=== Dataset excerpt ===
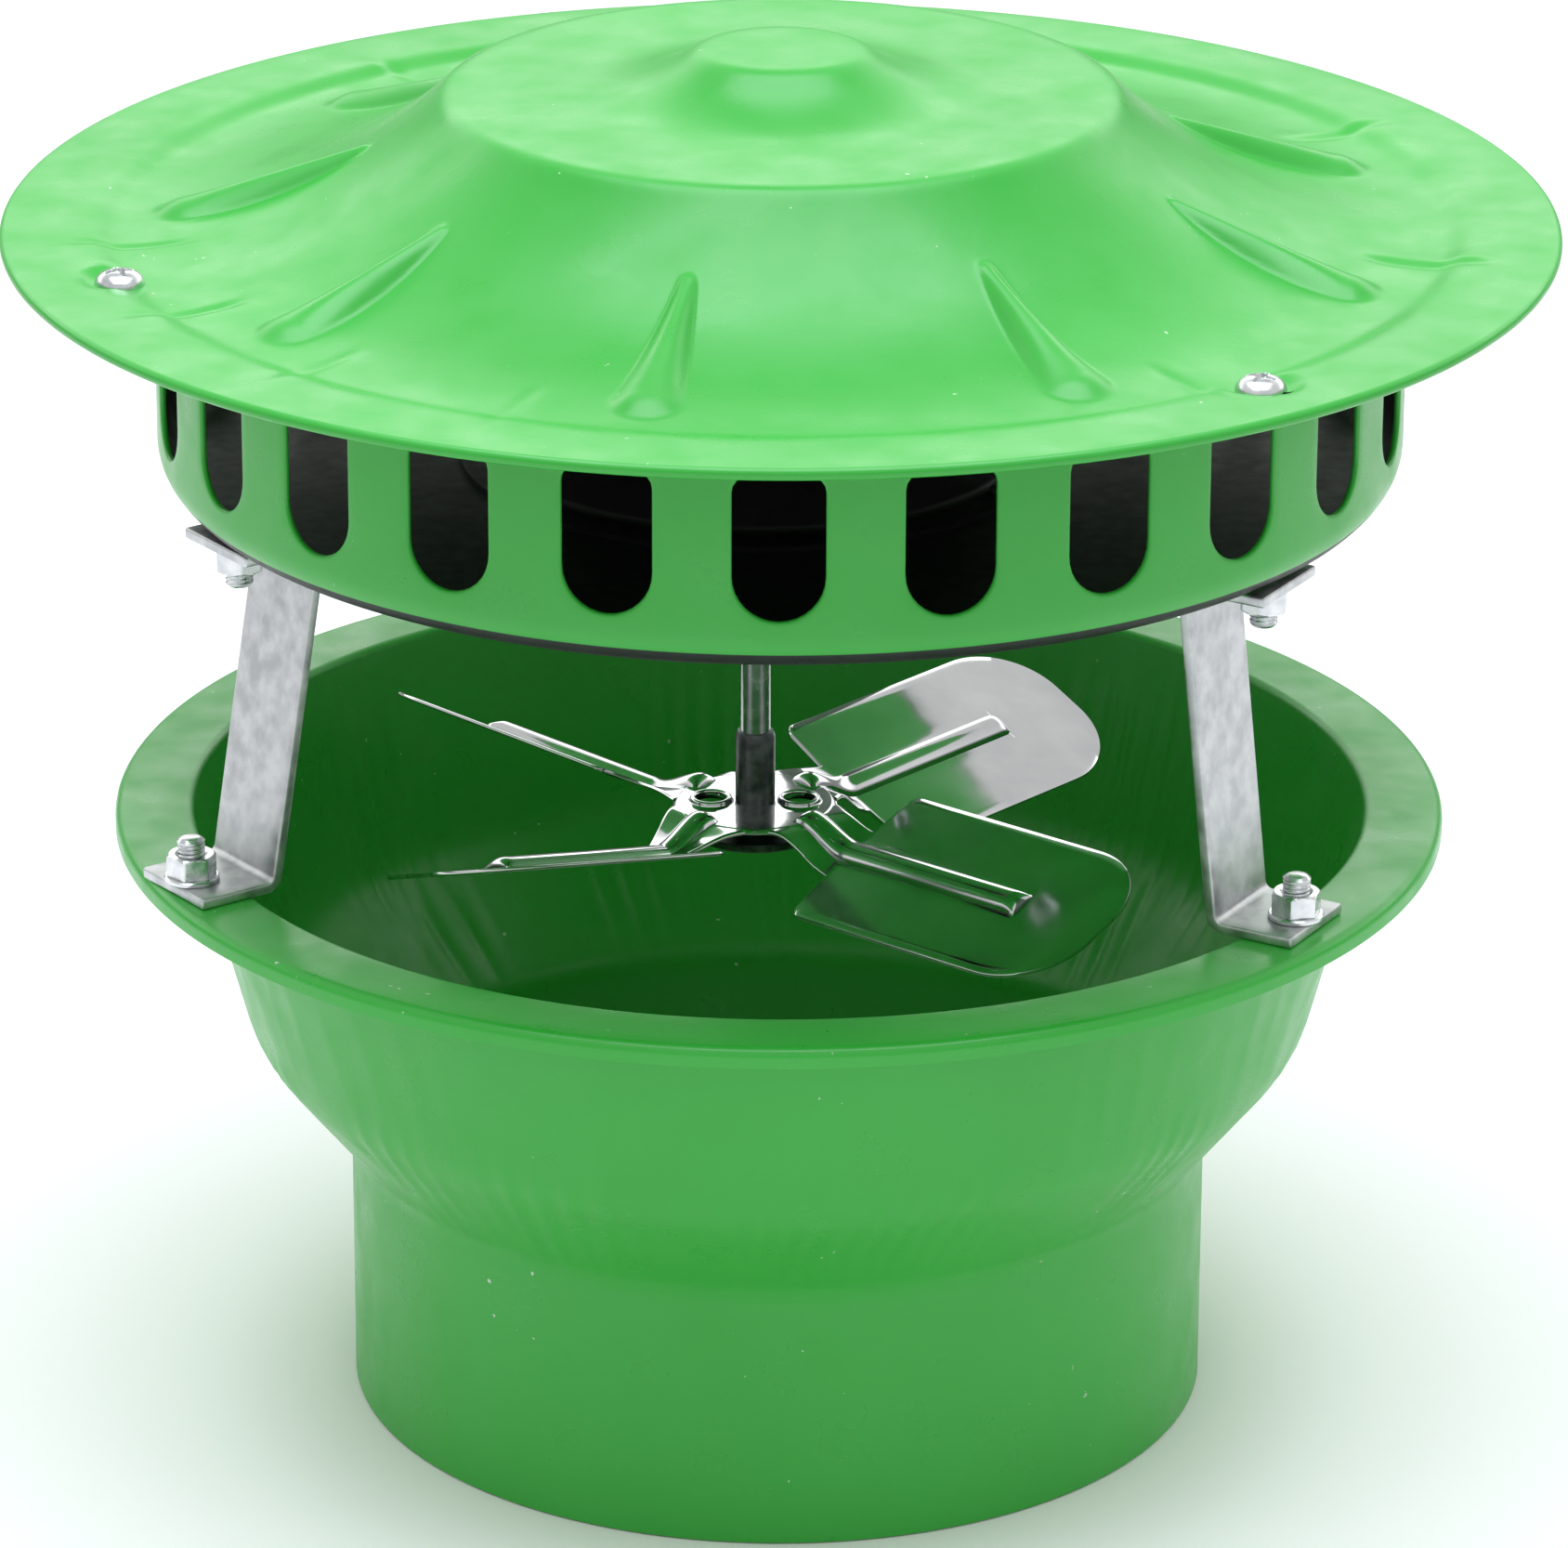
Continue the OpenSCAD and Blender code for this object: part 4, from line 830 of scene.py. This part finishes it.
# %% Turned pieces
FLANGE_TOP = 108.6
bush_outline = [
    (2.8, 105.6), (3.9, 105.6), (4.2, 105.9), (4.2, 107.1), (11.6, 107.1), (12, 107.5), (12, 108.2), (11.6, FLANGE_TOP),
    (5.5, FLANGE_TOP), (5.5, 112.2), (3.7, 112.2), (3.7, 126), (3.3, 127), (2.8, 127),
]
bush_piece = make_piece("turned_bush", [turned(bush_outline, 96, (SHAFT_X, 0))], "rotor", "bush_steel", ["hub_bush"], sharp=30)
shaft_outline = [(0, 106.2), (2.2, 106.2), (2.8, 106.8), (2.8, 228.8), (2.4, 229.2), (0, 229.2)]
make_piece("ground_shaft", [turned(shaft_outline, 64, (SHAFT_X, 0))], "rotor", "shaft_steel", ["shaft"], sharp=30)

pan_floor = PAN_Z + PAN_T
drum_corners = [(54, pan_floor + 1), (47, pan_floor + 1), (47, pan_floor + 52), (0, pan_floor + 52)]
drum_path = spread(rounded_path(drum_corners, [1.5, 5], step=15), 8)
drum_loop = np.vstack([drum_path, (drum_path + left_normals(drum_path) * 1.0)[::-1]])
drum_loop[:, 0] = np.maximum(drum_loop[:, 0], 0)
make_piece("motor_drum_drawn", [turned(drum_loop, 144, (SHAFT_X, 0))], "cowl", "drum_paint", ["motor_drum"], sharp=40)
grommet_outline = [
    (2.5, 178.6), (2.9, 178), (5.9, 178), (6.5, 178.6), (6.5, 179.5), (6, 180), (4.5, 180), (4.5, 181.2), (6, 181.2),
    (6.5, 181.7), (6.5, 182.6), (5.9, 183.2), (2.9, 183.2), (2.5, 182.6),
]
make_piece("grommet_round", [turned(grommet_outline, 64, (0, PAN_R - 31))], "cowl", "grommet_rubber", ["cable_grommet"], sharp=30)

# %% [markdown]
# Materials are built from nodes. One small function adds a node, sets its options and links or
# fills its inputs. Colours are written as they look on a screen and turned to linear light.
# Patterns read the object's own coordinates, which are metres, so a pattern of s millimetres
# has a scale of 1000 / s.

# %% Material helpers
def linear(code):
    """An sRGB hex colour as linear red, green, blue and 1."""
    c = np.array([int(code[k:k + 2], 16) for k in (1, 3, 5)]) / 255
    c = np.where(c <= 0.04045, c / 12.92, ((c + 0.055) / 1.055) ** 2.4)
    return (*c.tolist(), 1.0)


def add(tree, kind, inputs=None, **settings):
    """A node of the given kind with its settings, and its inputs linked or filled."""
    new = tree.nodes.new(kind)
    for key, value in settings.items():
        setattr(new, key, value)
    for key, value in (inputs or {}).items():
        if isinstance(value, bpy.types.NodeSocket):
            tree.links.new(value, new.inputs[key])
        else:
            new.inputs[key].default_value = value
    return new


def start(name):
    """An empty material with its shader and the object's coordinates."""
    material = bpy.data.materials.new(name)
    material.use_nodes = True
    tree = material.node_tree
    tree.nodes.clear()
    shader = add(tree, "ShaderNodeBsdfPrincipled")
    output = add(tree, "ShaderNodeOutputMaterial")
    tree.links.new(shader.outputs["BSDF"], output.inputs["Surface"])
    place = add(tree, "ShaderNodeTexCoord").outputs["Object"]
    return material, tree, shader, place


def noise(tree, place, size, detail=3.0, **inputs):
    """Noise whose blobs are about the given number of millimetres across."""
    return add(tree, "ShaderNodeTexNoise", {"Vector": place, "Scale": 1000 / size, "Detail": detail, **inputs}).outputs["Fac"]


def ranged(tree, value, low, high, to_low, to_high):
    """The value, mapped from one range to another and clamped."""
    return add(tree, "ShaderNodeMapRange", {0: value, 1: low, 2: high, 3: to_low, 4: to_high}).outputs[0]


def mixed(tree, share, a, b):
    """Colour a where the share is 0 and b where it is 1."""
    return add(tree, "ShaderNodeMix", {0: share, 6: a, 7: b}, data_type="RGBA").outputs[2]


def bumped(tree, height, strength, distance):
    """A normal that reads the height, whose full range is the given number of millimetres."""
    return add(tree, "ShaderNodeBump", {"Height": height, "Strength": strength, "Distance": distance * MM}).outputs[0]


# %% Green stoved enamel
def green_enamel():
    """Synthetic enamel, sprayed and stoved on steel: glossy with a faint orange peel."""
    material, tree, shader, place = start("green_stoved_enamel")
    tone = noise(tree, place, 60, 2)
    colour = mixed(tree, ranged(tree, tone, 0.3, 0.7, 0, 1), linear("#2EA334"), linear("#33A93A"))
    speck = add(tree, "ShaderNodeTexNoise", {"Vector": place, "Scale": 1000 / 2.2, "Detail": 4.0}).outputs["Fac"]
    rare = noise(tree, place, 34, 2)
    chips = add(tree, "ShaderNodeMath", {0: ranged(tree, speck, 0.735, 0.75, 0, 1), 1: ranged(tree, rare, 0.5, 0.6, 0, 1)}, operation="MULTIPLY").outputs[0]
    colour = mixed(tree, chips, colour, linear("#C9D8C6"))
    tree.links.new(colour, shader.inputs["Base Color"])
    haze = noise(tree, place, 12, 4)
    tree.links.new(ranged(tree, haze, 0.35, 0.7, 0.27, 0.42), shader.inputs["Roughness"])
    peel = noise(tree, place, 1.6, 2)
    waves = noise(tree, place, 22, 2)
    height = add(tree, "ShaderNodeMath", {0: peel, 1: 0.12, 2: waves}, operation="MULTIPLY_ADD").outputs[0]
    tree.links.new(bumped(tree, height, 0.5, 0.35), shader.inputs["Normal"])
    shader.inputs["IOR"].default_value = 1.5
    shader.inputs["Coat Weight"].default_value = 0.0
    return material


enamel = green_enamel()


# %% Metals
def metal(name, dark, light, grain_mm, rough_low, rough_high, wave_mm=8.0, wave_height=0.02):
    """A bare metal: its tone and roughness drift between two values over the given grain."""
    material, tree, shader, place = start(name)
    drift = noise(tree, place, grain_mm, 4)
    colour = mixed(tree, ranged(tree, drift, 0.35, 0.65, 0, 1), linear(dark), linear(light))
    tree.links.new(colour, shader.inputs["Base Color"])
    tree.links.new(ranged(tree, drift, 0.3, 0.7, rough_low, rough_high), shader.inputs["Roughness"])
    waves = noise(tree, place, wave_mm, 2)
    tree.links.new(bumped(tree, waves, 1.0, wave_height), shader.inputs["Normal"])
    shader.inputs["Metallic"].default_value = 1.0
    return material


galvanised = metal("galvanised_strip", "#B0B3B4", "#D6D8D8", 4, 0.34, 0.5, 3.0, 0.02)
zinc = metal("bright_zinc_plate", "#C3C7C9", "#E2E4E4", 2.5, 0.18, 0.34, 2.0, 0.01)
mirror = metal("mirror_stainless", "#C9CBCC", "#DADCDC", 16, 0.05, 0.13, 14.0, 0.05)
bush_steel = metal("turned_dark_steel", "#4A4D4E", "#6A6D6E", 2, 0.3, 0.45)
ground_steel = metal("ground_steel", "#A5A8AA", "#BCBFC0", 3, 0.2, 0.3)
casting = metal("aluminium_casting", "#A9ABAA", "#BFC1C0", 2, 0.45, 0.6)
bronze = metal("sintered_bronze", "#8E6B3E", "#A67E4C", 1.5, 0.4, 0.6)
lamination = metal("electrical_steel", "#5C5F61", "#74777A", 1.2, 0.4, 0.55)
copper = metal("enamelled_copper", "#8F3F17", "#B85A26", 1.0, 0.25, 0.4)


def coated(name, dark, light, rough_low, rough_high, size_mm):
    """Paint, rubber or film: no metal, a little uneven in tone and gloss."""
    material, tree, shader, place = start(name)
    drift = noise(tree, place, size_mm, 4)
    tree.links.new(mixed(tree, ranged(tree, drift, 0.35, 0.65, 0, 1), linear(dark), linear(light)), shader.inputs["Base Color"])
    tree.links.new(ranged(tree, drift, 0.3, 0.7, rough_low, rough_high), shader.inputs["Roughness"])
    tree.links.new(bumped(tree, drift, 0.6, 0.05), shader.inputs["Normal"])
    return material


black_paint = coated("black_stove_paint", "#131415", "#1B1C1D", 0.4, 0.55, 3)
rubber = coated("black_rubber", "#1A1A1B", "#242425", 0.6, 0.75, 2)
white_film = coated("white_label_film", "#F0F1EE", "#F8F8F6", 0.35, 0.5, 8)
paper = coated("white_paper", "#E9E9E4", "#F1F1EC", 0.7, 0.85, 6)

# %% Finishes by slot
finishes = {
    "bowl_paint": enamel, "pan_paint": enamel, "hat_paint": enamel, "leg_zinc": galvanised, "bolt_zinc": zinc,
    "nut_zinc": zinc, "screw_zinc": zinc, "motor_casting": casting, "bronze": bronze, "lamination": lamination,
    "copper_winding": copper, "drum_paint": black_paint, "grommet_rubber": rubber, "shaft_steel": ground_steel,
    "bush_steel": bush_steel, "impeller_bright": mirror,
}
for piece in pieces:
    piece.data.materials.clear()
    piece.data.materials.append(finishes[piece["finish"]])
for entry in frame["record"]["subparts"]:
    node = frame["nodes"][entry["node"]]
    node.data.materials.clear()
    node.data.materials.append(finishes[entry["material_slot"]])
print("finishes:", len(finishes))

# %% [markdown]
# The fan was photographed on a white sweep under large soft lamps. The light comes mostly from
# above, and the bright floor and backdrop all around give the paint its pale sheen at the rims.
# The world is a gradient over the height above the horizon, so that the shiny parts reflect a
# bright room with darker walls, and a large lamp overhead models the soft shadow.

# %% Painted shade inside the pan
pan_mesh = pan_piece.data
# The pan's inner faces get the drum's black paint as painted shade: the darkness inside the cage is shade, put into the
# colour.
pan_mesh.materials.append(black_paint)
centres = np.array([p.center for p in pan_mesh.polygons]) / MM
# Mask of the painted shade: faces on the inner side of the wall and on the floor's upper face.
dark = (np.hypot(centres[:, 0], centres[:, 1]) < PAN_R - PAN_T + 0.05) & (centres[:, 2] > PAN_Z + 0.6)
pan_mesh.polygons.foreach_set("material_index", dark.astype(np.int32))
pan_mesh.update()
print("dark faces inside the pan:", int(dark.sum()))

# %% Floor, world and lamp
floor_mesh = bpy.data.meshes.new("white_sweep")
floor_mesh.from_pydata([(-6, -4, 0), (6, -4, 0), (6, 8, 0), (-6, 8, 0)], [], [(0, 1, 2, 3)])
floor = bpy.data.objects.new("white_sweep", floor_mesh)
bpy.context.scene.collection.objects.link(floor)
floor.location.z = -0.0003
sweep, tree, shader, place = start("white_sweep_paper")
shader.inputs["Base Color"].default_value = linear("#F7F7F6")
shader.inputs["Roughness"].default_value = 0.9
shader.inputs["Specular IOR Level"].default_value = 0.1
floor_mesh.materials.append(sweep)

world = bpy.data.worlds.new("studio")
bpy.context.scene.world = world
world.use_nodes = True
tree = world.node_tree
tree.nodes.clear()
direction = add(tree, "ShaderNodeTexCoord").outputs["Generated"]
parts = add(tree, "ShaderNodeSeparateXYZ", {0: direction})


def levels(value, stops):
    """A smooth grey curve through (value, level) stops, for values from -1 to 1 and levels up to 4."""
    position = add(tree, "ShaderNodeMapRange", {0: value, 1: -1.0, 2: 1.0}).outputs[0]
    ramp = add(tree, "ShaderNodeValToRGB", {0: position})
    elements = ramp.color_ramp.elements
    elements.remove(elements[1])
    for k, (at, level) in enumerate(stops):
        element = elements[0] if k == 0 else elements.new((at + 1) / 2)
        element.position = (at + 1) / 2
        element.color = (level / 4, level / 4, level / 4, 1)
    return add(tree, "ShaderNodeMath", {0: ramp.outputs[0], 1: 4.0}, operation="MULTIPLY").outputs[0]


room = levels(parts.outputs[2], [(-1.0, 0.3), (0.0, 0.3), (0.22, 0.3), (0.34, 0.85), (0.8, 0.75), (1.0, 0.4)])
backdrop = levels(parts.outputs[2], [(0.2, 0.0), (0.28, 1.6), (0.46, 1.6), (0.6, -0.0)])
behind = levels(parts.outputs[1], [(0.1, 0.0), (0.6, 1.0)])
strength = add(tree, "ShaderNodeMath", {0: backdrop, 1: behind, 2: room}, operation="MULTIPLY_ADD").outputs[0]
background = add(tree, "ShaderNodeBackground", {1: strength})
background.inputs[0].default_value = (1, 1, 1, 1)
output = add(tree, "ShaderNodeOutputWorld")
tree.links.new(background.outputs[0], output.inputs[0])
lamp = bpy.data.objects.new("overhead_lamp", bpy.data.lights.new("overhead_lamp", "AREA"))
bpy.context.scene.collection.objects.link(lamp)
lamp.data.shape = "RECTANGLE"
lamp.data.size, lamp.data.size_y = 1.3, 1.3
lamp.data.energy = 24
lamp.data.color = (0.94, 0.97, 1.08)
lamp.location = (0.0, -0.1, 1.6)
bpy.context.scene.view_settings.view_transform = "Standard"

=== Task prompt ===
Write out exactly, please, the lines beginning at the start of the material and ending with the line that holds "64, (0, PAN_R", both included.

=== The solution ===
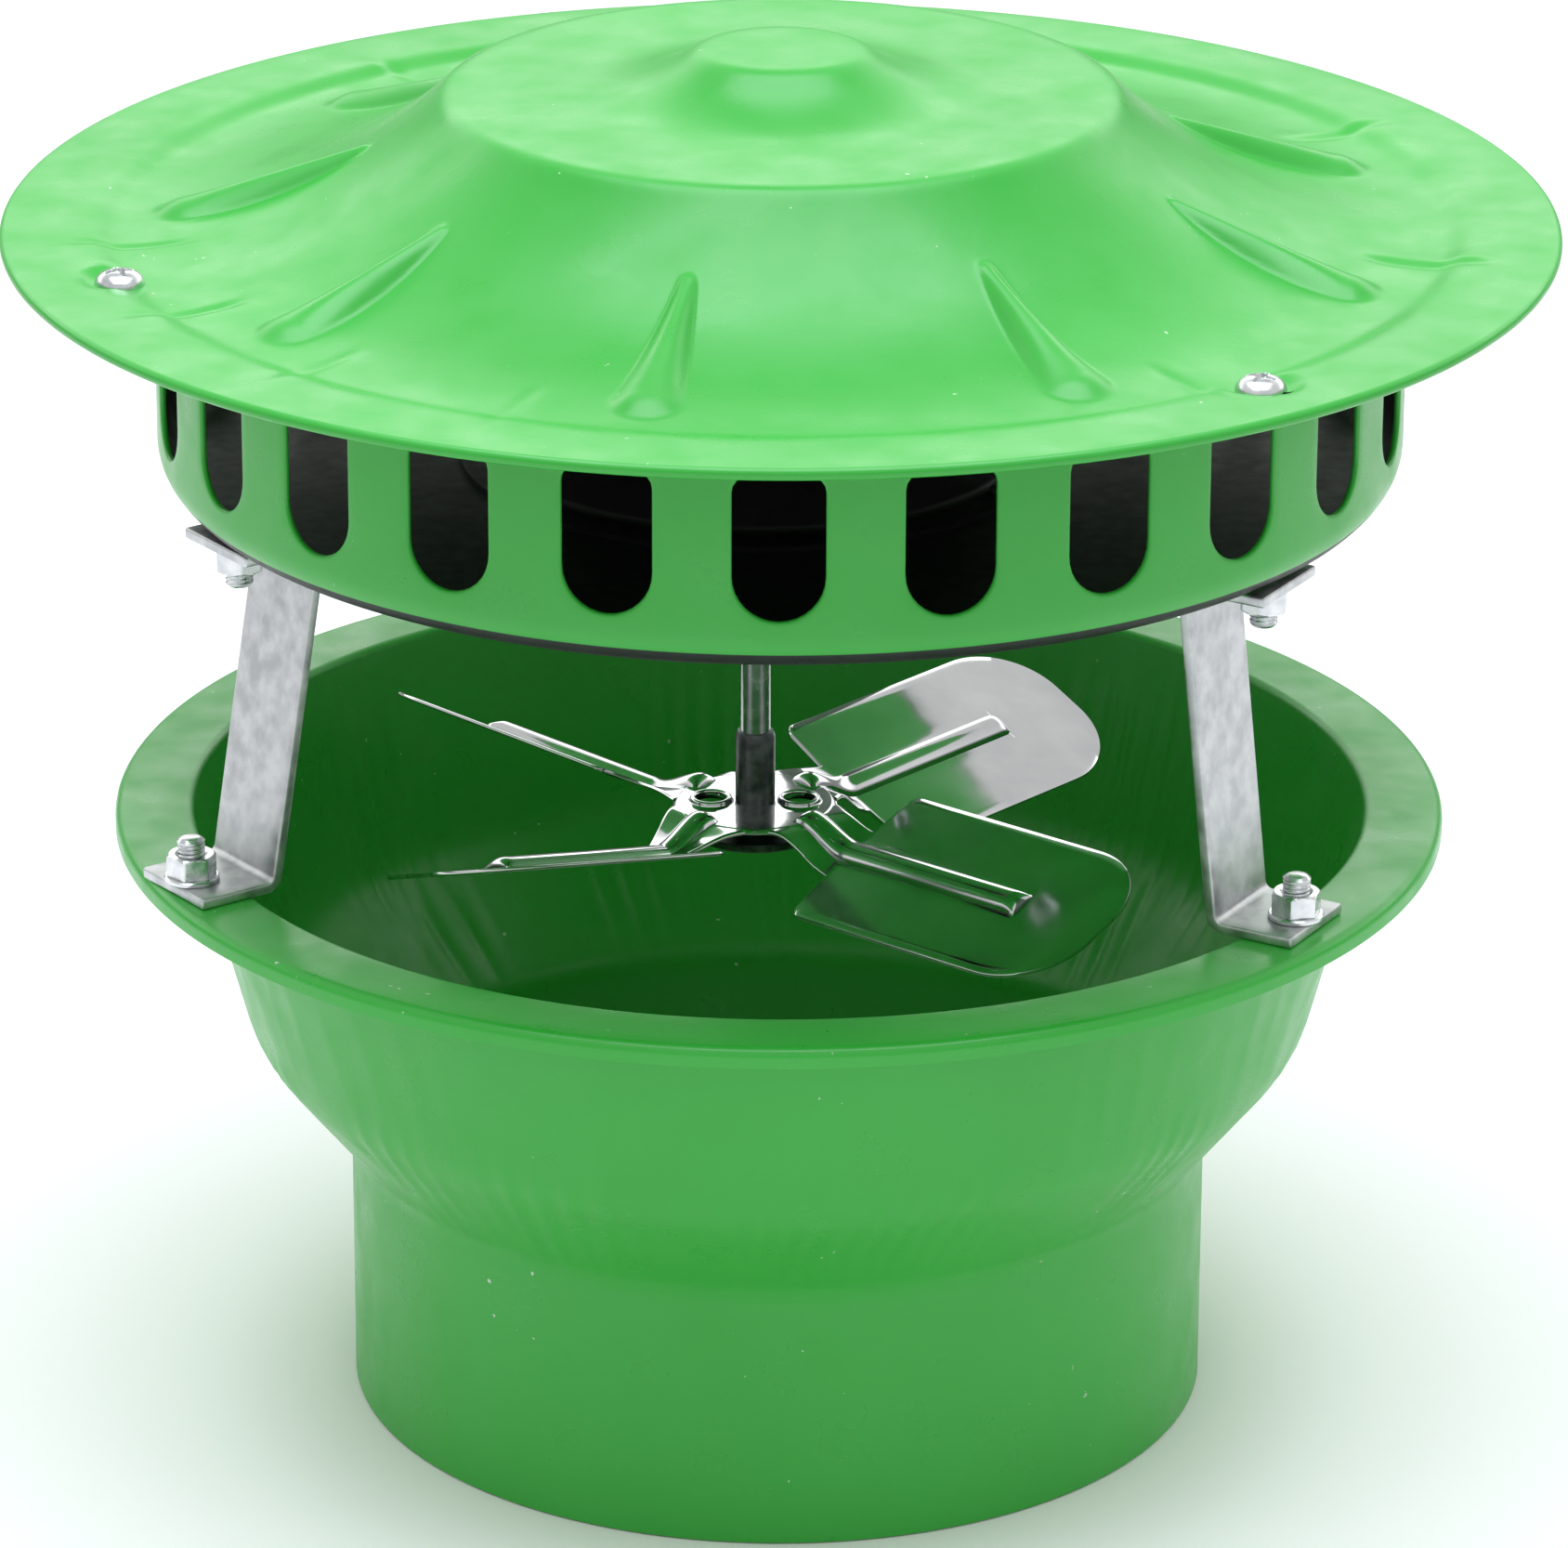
Continue the OpenSCAD and Blender code for this object: part 4, from line 830 of scene.py. This part finishes it.
# %% Turned pieces
FLANGE_TOP = 108.6
bush_outline = [
    (2.8, 105.6), (3.9, 105.6), (4.2, 105.9), (4.2, 107.1), (11.6, 107.1), (12, 107.5), (12, 108.2), (11.6, FLANGE_TOP),
    (5.5, FLANGE_TOP), (5.5, 112.2), (3.7, 112.2), (3.7, 126), (3.3, 127), (2.8, 127),
]
bush_piece = make_piece("turned_bush", [turned(bush_outline, 96, (SHAFT_X, 0))], "rotor", "bush_steel", ["hub_bush"], sharp=30)
shaft_outline = [(0, 106.2), (2.2, 106.2), (2.8, 106.8), (2.8, 228.8), (2.4, 229.2), (0, 229.2)]
make_piece("ground_shaft", [turned(shaft_outline, 64, (SHAFT_X, 0))], "rotor", "shaft_steel", ["shaft"], sharp=30)

pan_floor = PAN_Z + PAN_T
drum_corners = [(54, pan_floor + 1), (47, pan_floor + 1), (47, pan_floor + 52), (0, pan_floor + 52)]
drum_path = spread(rounded_path(drum_corners, [1.5, 5], step=15), 8)
drum_loop = np.vstack([drum_path, (drum_path + left_normals(drum_path) * 1.0)[::-1]])
drum_loop[:, 0] = np.maximum(drum_loop[:, 0], 0)
make_piece("motor_drum_drawn", [turned(drum_loop, 144, (SHAFT_X, 0))], "cowl", "drum_paint", ["motor_drum"], sharp=40)
grommet_outline = [
    (2.5, 178.6), (2.9, 178), (5.9, 178), (6.5, 178.6), (6.5, 179.5), (6, 180), (4.5, 180), (4.5, 181.2), (6, 181.2),
    (6.5, 181.7), (6.5, 182.6), (5.9, 183.2), (2.9, 183.2), (2.5, 182.6),
]
make_piece("grommet_round", [turned(grommet_outline, 64, (0, PAN_R - 31))], "cowl", "grommet_rubber", ["cable_grommet"], sharp=30)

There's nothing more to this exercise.